If the server comes under attack that would only affect the user for
future phishing sites, not current ones that are already in their
blacklist. So yes, that could prove to be a problem if you aren't
talking layered security. Really, the browser should only be one of at
minimum three different layers. The others are email, and network
content filters. They are a ways off, but defense in depth would help
mitigate any single point of failure.
P2P is an interesting idea, but then you'd probably have to go to a less
commercial blacklist. That could work if you take the Cloudmark path,
where users get higher ranked for reporting better phishing sites,
etc...
On Wed, 26 Jul 2006, Brian Eaton wrote:
On 7/26/06, RSnake <rsnake@xxxxxxxxxxxx> wrote:
Instead of spamming the list, I wrote my thoughts (reactions to the
comments made here) on the blog:
http://ha.ckers.org/blog/20060726/phishing-domainkeys-laundering-oh-my/
Interesting notes on the blog. One comment on this:
DoSing the lists wouldn't work, they all go through a vetting process as to
who
can actually submit them
DoSing the lists by submitting valid sites isn't a bad idea, but
wasn't the attack vector I was talking about.
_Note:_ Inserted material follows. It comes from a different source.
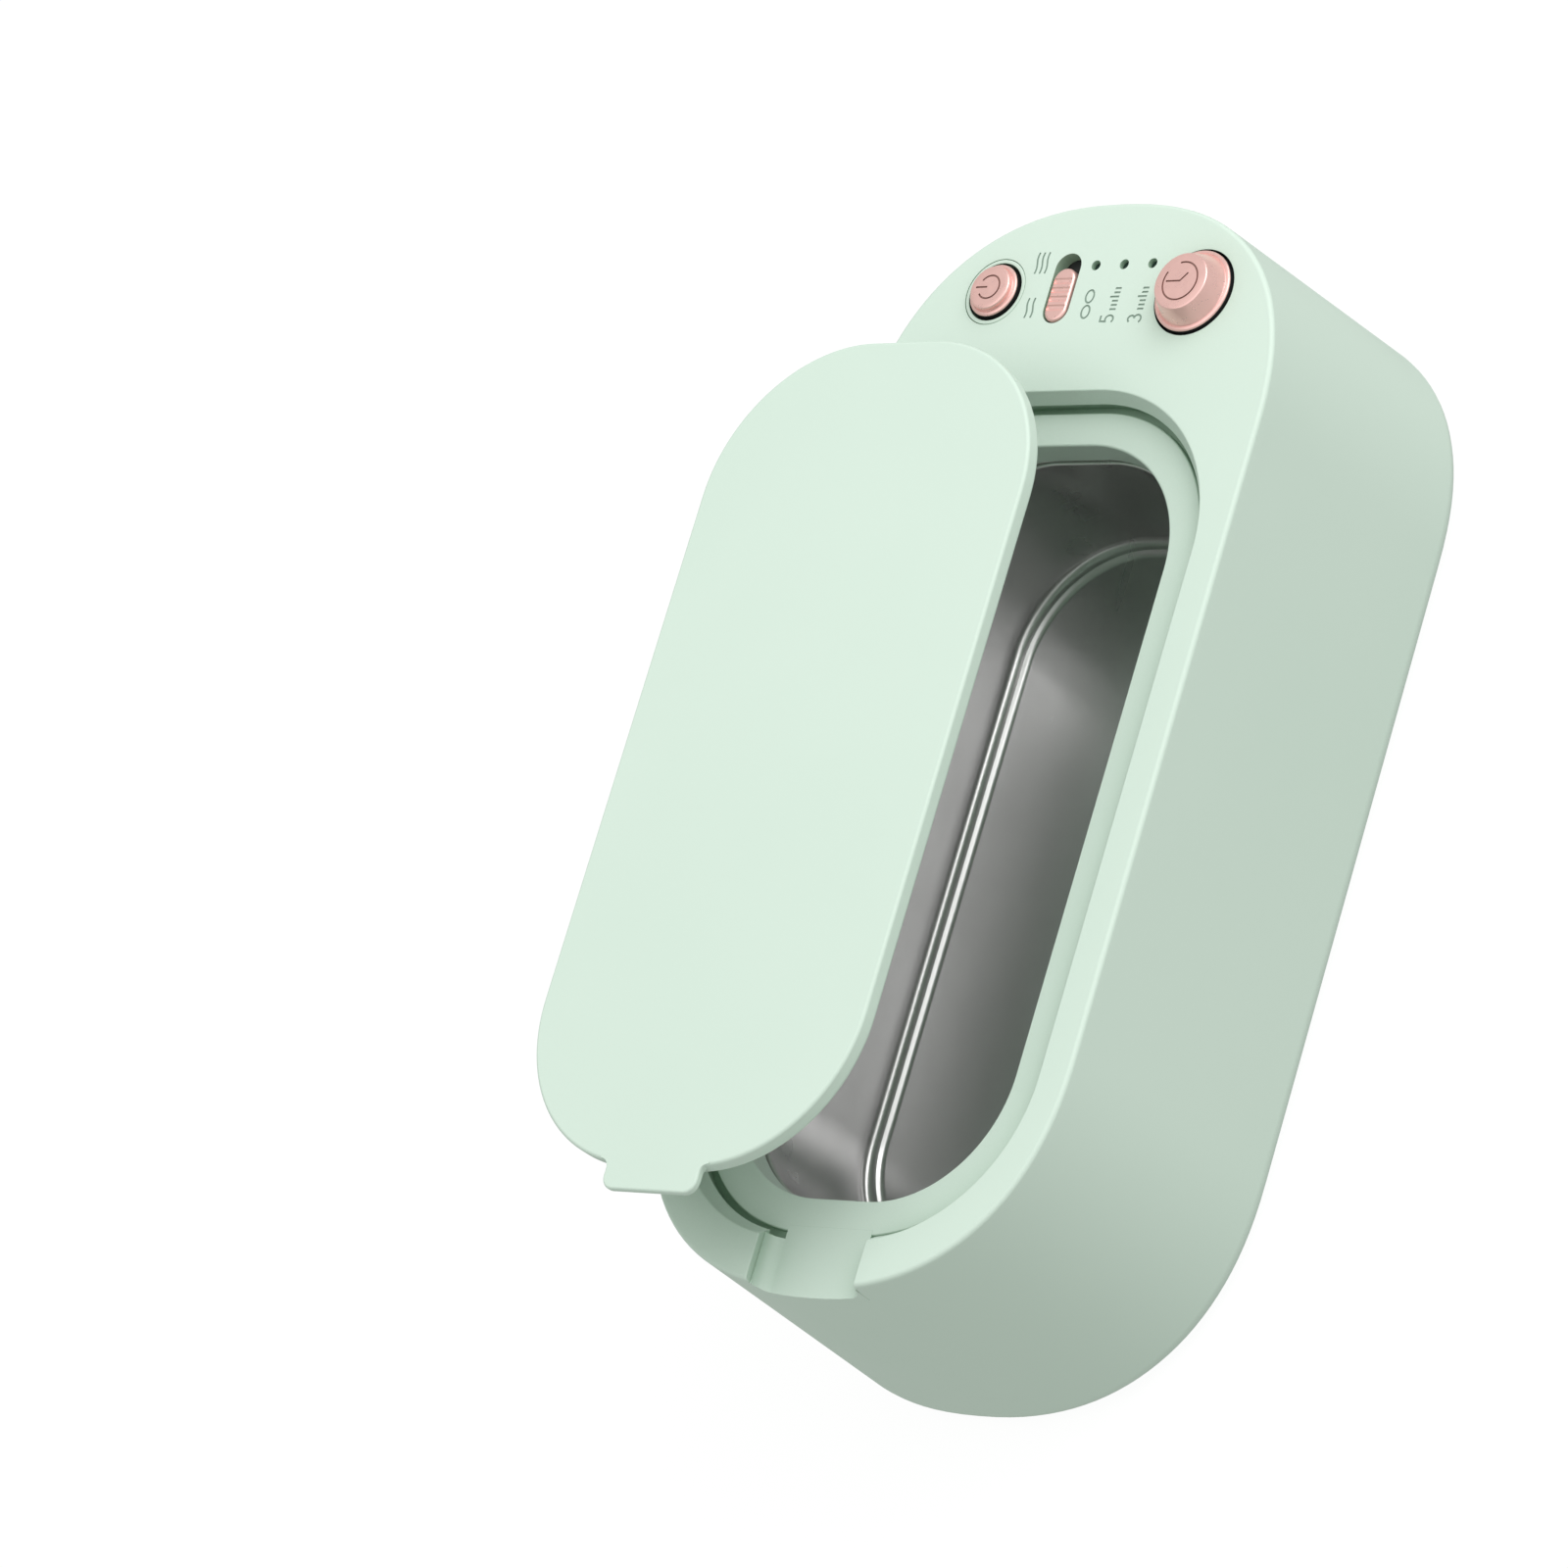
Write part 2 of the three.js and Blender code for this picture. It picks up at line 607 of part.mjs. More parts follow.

I was actually talking
about about DoSing the servers responsible for pushing the blacklists
out to clients. I haven't played with this stuff at all, but from
reading descriptions of how the IE 7 phishing filter works it sounds
like there need to be central servers that are publishing the
blacklist. If those servers aren't available, the blacklist can't be
used.
Blue Security, RIP.
Maybe somebody should build a P2P network for the blacklist distribution?